Hire for cultural fit and potential, not just current skills. As you scale, the ability to learn, adapt, and embody company values becomes increasingly important. Create structured interview processes that assess cultural alignment alongside technical capabilities. Bad cultural fits can damage team dynamics and culture far beyond their individual contributions.
Develop leadership from within while bringing in external expertise strategically. Promoting from within rewards high performers and maintains cultural continuity, but external hires bring fresh perspectives and skills the organization may lack. The right balance depends on your growth rate, industry, and specific capability gaps. Both approaches should be part of your talent strategy.

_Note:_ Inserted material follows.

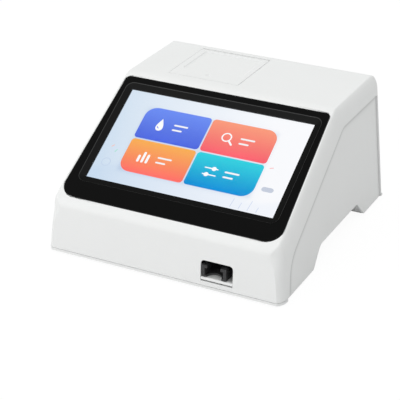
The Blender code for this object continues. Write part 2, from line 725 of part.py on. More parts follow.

Financial Management for Growth
Maintain adequate cash reserves, optimize working capital, and secure appropriate financing before you need it. Growth requires capital—for hiring, inventory, marketing, and infrastructure. Plan funding rounds or credit facilities well in advance of actual need. Raising capital from a position of strength yields better terms than desperate fundraising when the bank account is running low.
Model different growth scenarios and understand the cash flow implications of each. Fast growth often requires significant upfront investment before revenue materializes. Slower growth may preserve cash but risk losing market opportunities. Create financial models that help you understand the relationship between growth rate, capital requirements, and time to profitability under different scenarios.
Monitor key financial metrics religiously—cash runway, gross margins, operating expenses as a percentage of revenue, and CAC payback period. These metrics provide early warning signals when growth is becoming unsustainable. Regular financial reviews with your leadership team ensure everyone understands the economic realities and can make informed decisions about investments and prioritization.